Juvandia explica que na pesquisa do Banco Central, os débitos indevidos são as principais reclamações, mas há também o problema da dificuldade de fazer a portabilidade de débitos de uma instituição para a outra.
 
“Você não sabe os problemas que cada cliente teve com cada banco antes de contratar um serviço, por exemplo. Uma pesquisa da Proteste, uma associação de consumidores, aponta que 34% dos problemas dos clientes com os bancos acontecem no momento em que as dúvidas são tiradas. Os convênios dos bancos com empresas são legais, mas o correntista precisa dar a autorização para que isso seja consumado”, explicou.
 
Outras reclamações
 
No total, o BC recebeu no mês passado 1.748 reclamações de correntistas consideradas procedentes, com redução de 7,76% em relação a maio e 27,35% na comparação com junho de 2013.
 
Em segundo lugar na lista de principais reclamações está a restrição à portabilidade de crédito consignado, com 160 casos.

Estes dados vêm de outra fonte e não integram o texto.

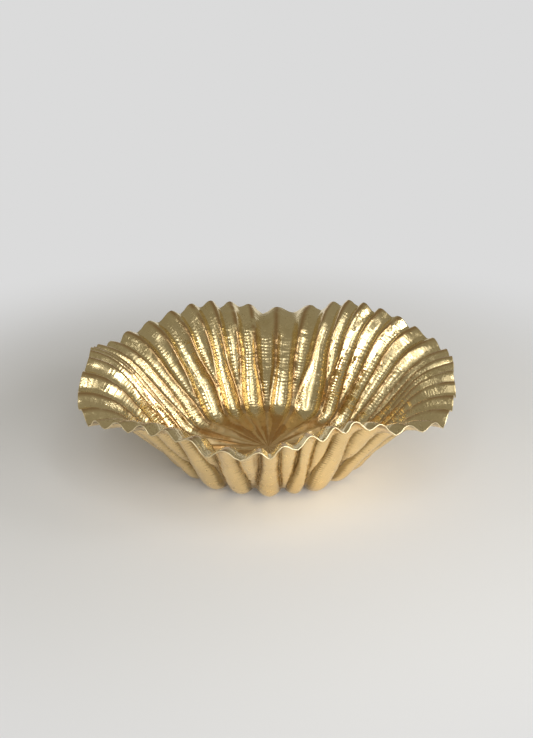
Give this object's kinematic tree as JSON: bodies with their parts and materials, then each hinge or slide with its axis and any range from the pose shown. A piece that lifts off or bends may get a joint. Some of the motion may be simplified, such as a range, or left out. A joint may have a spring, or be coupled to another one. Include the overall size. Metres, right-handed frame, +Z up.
{
  "type": "bowl",
  "caption": "Wide, shallow fluted bowl raised from hammered brass sheet, with a flared wavy rim, for floating flowers and candles.",
  "frame": {"origin": "centre of the felt disc's lower face, where the bowl stands, in line with the point where the creases of the floor meet", "axes": "+Z up, out of the bowl's mouth; -Y towards the side of the bowl that the picture shows in front; +X to the right"},
  "size_m": [0.3576, 0.3755, 0.1126],
  "materials": {
    "brass": "hammered, bright inside and satin outside",
    "felt": "matt pressed felt"
  },
  "bodies": {
    "root": {"bowl_shell": "brass", "base_felt": "felt"}
  },
  "joints": []
}
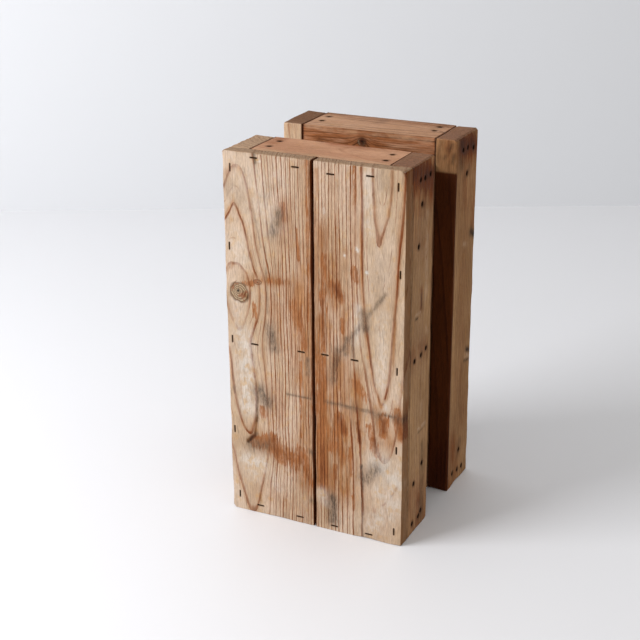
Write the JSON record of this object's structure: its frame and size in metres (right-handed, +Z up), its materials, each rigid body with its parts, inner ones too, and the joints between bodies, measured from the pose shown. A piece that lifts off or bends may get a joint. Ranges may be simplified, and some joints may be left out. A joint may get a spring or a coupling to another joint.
{
  "type": "cheese mold",
  "caption": "Old nailed pine cheese mold: a divided core box with a stapled plank face, an open mouth at the back, and two collars of battens round it.",
  "frame": {"origin": "middle of the footprint, on the surface that the mold stands on", "axes": "+Z up along the mold's length; -Y out of the plank face; +Y out of the open mouth; +X to the right, seen from the plank face"},
  "size_m": [0.254, 0.246, 0.512],
  "materials": {
    "plank_wood": "old scrubbed pine, worn pale with brown patches",
    "collar_wood": "old pine, brown and handled",
    "core_wood": "old pine, darker and whey-stained",
    "staple_steel": "tarnished wire",
    "nail_iron": "rusted iron"
  },
  "bodies": {
    "root": {"plank_left": "plank_wood", "plank_right": "plank_wood", "front_collar_left": "collar_wood", "front_collar_right": "collar_wood", "front_collar_top": "collar_wood", "front_collar_bottom": "collar_wood", "rear_collar_left": "collar_wood", "rear_collar_right": "collar_wood", "rear_collar_top": "collar_wood", "rear_collar_bottom": "collar_wood", "core_side_left": "core_wood", "core_side_right": "core_wood", "core_end_top": "core_wood", "core_end_bottom": "core_wood", "core_divider": "core_wood", "staples_left": "staple_steel", "staples_right": "staple_steel", "staples_top": "staple_steel", "staples_middle": "staple_steel", "staples_bottom": "staple_steel", "front_nails_left": "nail_iron", "front_nails_right": "nail_iron", "front_nails_top": "nail_iron", "front_nails_bottom": "nail_iron", "rear_nails_left": "nail_iron", "rear_nails_right": "nail_iron", "rear_nails_top": "nail_iron", "rear_nails_bottom": "nail_iron", "core_nails_left": "nail_iron", "core_nails_right": "nail_iron"}
  },
  "joints": []
}
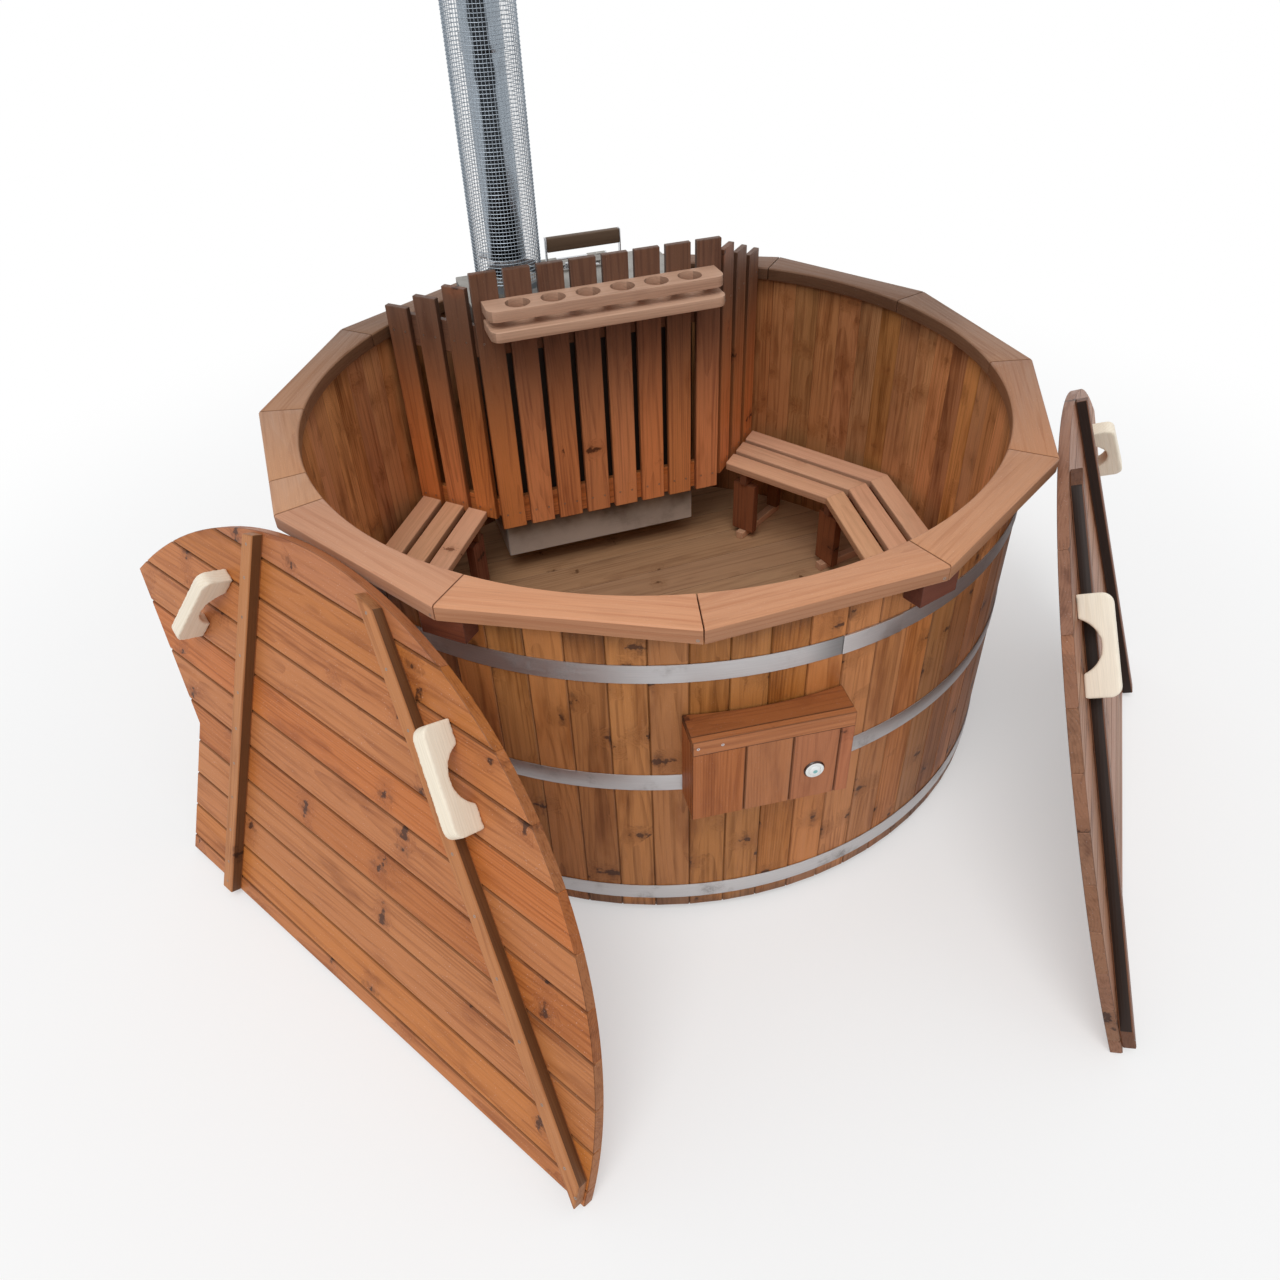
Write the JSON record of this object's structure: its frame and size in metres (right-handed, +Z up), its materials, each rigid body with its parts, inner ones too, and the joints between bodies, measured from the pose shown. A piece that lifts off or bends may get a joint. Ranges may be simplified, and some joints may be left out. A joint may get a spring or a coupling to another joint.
{
  "type": "wooden hot tub",
  "caption": "Round staved wooden hot tub with hoops, an inside wood-fired heater behind a slatted fence, a flue with guard, a ring bench, a blower box, a drain and a two-part lid.",
  "frame": {"origin": "On the tub's vertical axis at ground level, the underside of the middle floor bearer.", "axes": "+Z up; -Y towards the front with the blower box; +X to the right as seen from the front."},
  "size_m": [2.9394, 2.8073, 2.486],
  "materials": {
    "stave_wood": "oiled softwood with knots and strong colour variation",
    "floor_wood": "planed softwood, wet-dark at the edges",
    "hoop_steel": "cold-rolled stainless strip",
    "rim_wood": "planed salmon-brown hardwood",
    "fence_wood": "reddish brown planed softwood",
    "cup_wood": "pale planed hardwood",
    "bench_wood": "pinkish tan planed slats",
    "heater_metal": "dull welded sheet",
    "bright_metal": "bright stainless",
    "flue_metal": "heat-darkened stainless tube",
    "grip_wood": "dark reddish hardwood bar",
    "box_wood": "oiled softwood boards",
    "button_plastic": "white, with a plain teal centre mark",
    "blower_plastic": "black moulding",
    "drain_metal": "plated brass",
    "lever_paint": "red dipped steel",
    "lid_wood": "orange-brown boards with dark grooves and knots",
    "handle_wood": "bare pale cream wood"
  },
  "bodies": {
    "tub": {"staves": "stave_wood", "floor_boards": "floor_wood", "floor_bearers": "floor_wood", "hoop_top": "hoop_steel", "hoop_middle": "hoop_steel", "hoop_bottom": "hoop_steel", "hoop_lugs": "hoop_steel", "hoop_bolts": "hoop_steel", "rim_segments": "rim_wood", "rim_supports": "rim_wood", "fence_front_slats": "fence_wood", "fence_front_battens": "fence_wood", "fence_left_slats": "fence_wood", "fence_left_battens": "fence_wood", "fence_right_slats": "fence_wood", "fence_right_battens": "fence_wood", "cup_holder_top": "cup_wood", "cup_holder_base": "cup_wood", "cup_holder_spacers": "cup_wood", "bench_slat_outer": "bench_wood", "bench_slat_middle": "bench_wood", "bench_slat_inner": "bench_wood", "bench_bearers": "bench_wood", "bench_legs": "bench_wood", "bench_feet": "bench_wood", "heater_body": "heater_metal", "heater_feet": "heater_metal", "heater_top": "heater_metal", "fire_grate": "heater_metal", "ash_pan": "heater_metal", "heater_hinge": "bright_metal", "flue_lower": "flue_metal", "flue_upper": "flue_metal", "heat_guard": "bright_metal", "guard_brackets": "bright_metal", "rain_cap": "bright_metal", "box_top": "box_wood", "box_rail": "box_wood", "box_front_boards": "box_wood", "box_sides": "box_wood", "box_base": "box_wood", "button_bezel": "button_plastic", "air_blower": "blower_plastic", "air_inlet": "button_plastic", "drain_pipe": "drain_metal", "valve_body": "drain_metal"},
    "fuel_lid": {"heater_lid": "heater_metal", "lid_straps": "bright_metal", "lid_grip": "grip_wood"},
    "air_damper": {"air_slide": "bright_metal"},
    "blower_button": {"air_button": "button_plastic"},
    "drain_tap": {"valve_ball": "drain_metal", "valve_lever": "lever_paint"},
    "left_lid": {"lid_left_boards": "lid_wood", "lid_left_battens": "lid_wood", "lid_left_handles": "handle_wood"},
    "right_lid": {"lid_right_boards": "lid_wood", "lid_right_battens": "lid_wood", "lid_right_handles": "handle_wood"}
  },
  "joints": [
    {"name": "fuel_lid_hinge", "type": "hinge", "parent": "tub", "child": "fuel_lid", "pos_m": [-0.25882, 0.78237, 1.0828], "axis": [-0.9455, -0.3256, 0], "range_deg": [0, 100]},
    {"name": "air_damper_slide", "type": "slide", "parent": "fuel_lid", "child": "air_damper", "axis": [-0.9455, -0.3256, 0], "range_m": [0, 0.012]},
    {"name": "blower_button_push", "type": "slide", "parent": "tub", "child": "blower_button", "axis": [-0.2334, 0.9724, 0], "range_m": [0, 0.004], "stiffness_N_per_m": 400},
    {"name": "drain_tap_turn", "type": "hinge", "parent": "tub", "child": "drain_tap", "pos_m": [0.86285, 0.63615, 0.162], "axis": [0, 0, -1], "range_deg": [0, 90]},
    {"name": "left_lid_lift", "type": "slide", "parent": "tub", "child": "left_lid", "axis": [0, 0, 1], "range_m": [0, 1.1]},
    {"name": "right_lid_lift", "type": "slide", "parent": "tub", "child": "right_lid", "axis": [0, 0, 1], "range_m": [0, 1.1]}
  ]
}
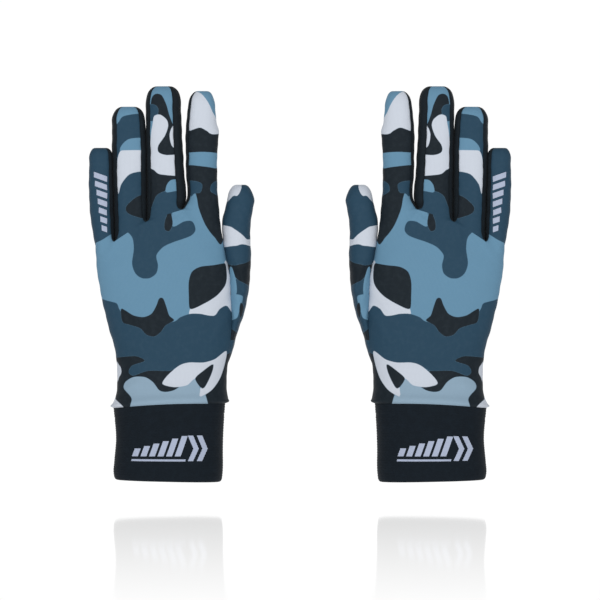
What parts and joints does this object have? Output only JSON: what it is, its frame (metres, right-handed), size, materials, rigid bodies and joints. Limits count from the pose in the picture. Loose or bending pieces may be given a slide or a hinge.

Em seguida está a cobrança de tarifa por serviço não contratado (141).
 
No ranking de reclamações com resultado ponderado pelo número de clientes por instituição, o banco Santander lidera a lista, com 316 casos. Em seguida vem HSBC (64), Banrisul (21), Itaú (209) e Banco do Brasil (275). Essa lista é dos bancos com mais de 1 milhão de clientes.
 
Nos bancos com menos de 1 milhão de correntistas, a liderança em número de reclamações é do  BMG (195), seguido por BNP Paribas (22), J. Malucelli (13), PanAmericano (26) e Banco Fibra (8).
 
A insatisfação com serviços e produtos oferecidos por instituições financeiras pode ser registrada no BC e as reclamações ajudam na fiscalização e regulação do Sistema Financeiro Nacional. Entretanto, o BC recomenda que a reclamação seja registrada, primeiramente, nos locais onde o atendimento foi prestado ou no Serviço de Atendimento ao Consumidor (SAC) da instituição financeira.
 
Se o problema não for resolvido, o cidadão pode ainda recorrer à ouvidoria da instituição financeira, que terá prazo máximo de 15 dias para apresentar resposta. Os clientes bancários também podem buscar atendimento no Procon e recorrer à Justiça.